In fact, we’re feeling pretty pampered at the end of our all-too-brief stay in Lansdowne
(See: Location). It’s nice not to be jostled about by thousands of other camera-toting tourists. It’s oddly exhilarating to have a spectacular, 360-degree view of the snow-capped Garhwal Himalayas all to yourself. It’s wonderful to go on a long walk through pine woods to see a rock formation called Bhim Pakora—and to follow it up with masala chai and piping hot pakoras, of the veggie variety, in Gandhi Park market.

St Mary’s church (Photo by: Manoj Madhavan/Mint)

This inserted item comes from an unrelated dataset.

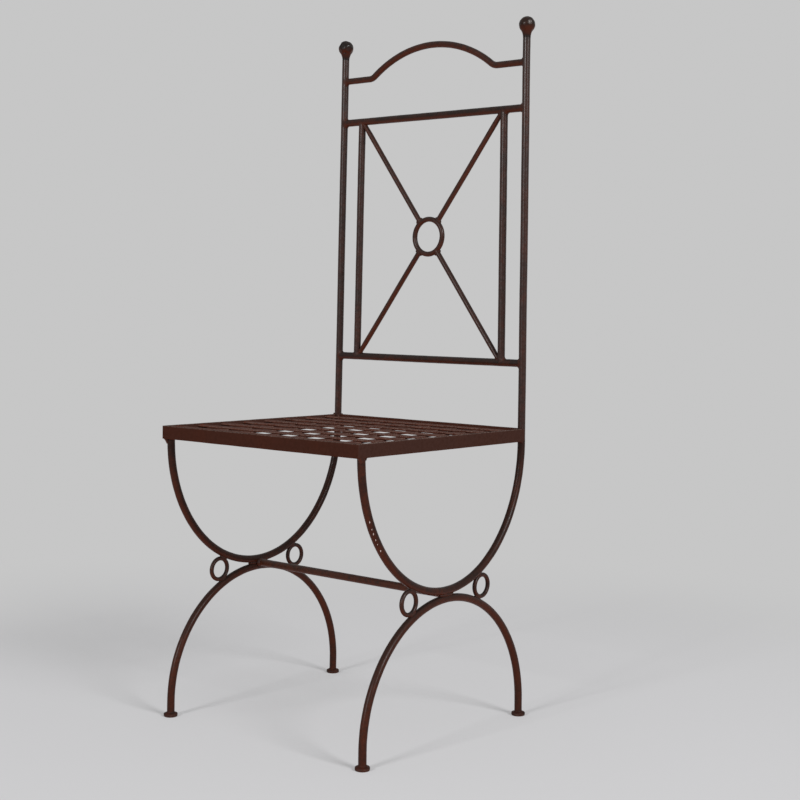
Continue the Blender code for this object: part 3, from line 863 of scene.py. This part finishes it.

Lansdowne is perfect for a break. There’s a delightfully laid-back air about the place, despite the all-pervasive, regimented presence of the Garhwal Rifles Regimental Centre (or GRRC, as it’s called). True, each tree across town—rhododendron, thuja, oak, pine, whatever—is meticulously labelled, its number and species neatly painted on a little metal plate screwed on to the tree trunk. True, the majority of the population wears olive green and sports a crew cut. True, too, that all the major historical attractions in Lansdowne—from the quaint grey stone church of St Mary’s, sitting pretty amid oak woods, to the nearby St John’s—were built under the aegis of the Garhwal Rifles back in the days of the British Raj. Even the more “natural” sights of Lansdowne, such as Mainwaring Gardens and the artificial lake (more a pond, really), known as Bhulla Tal, owe their existence to GRRC.
Lansdowne, after all, owes its status to the Garhwal Rifles.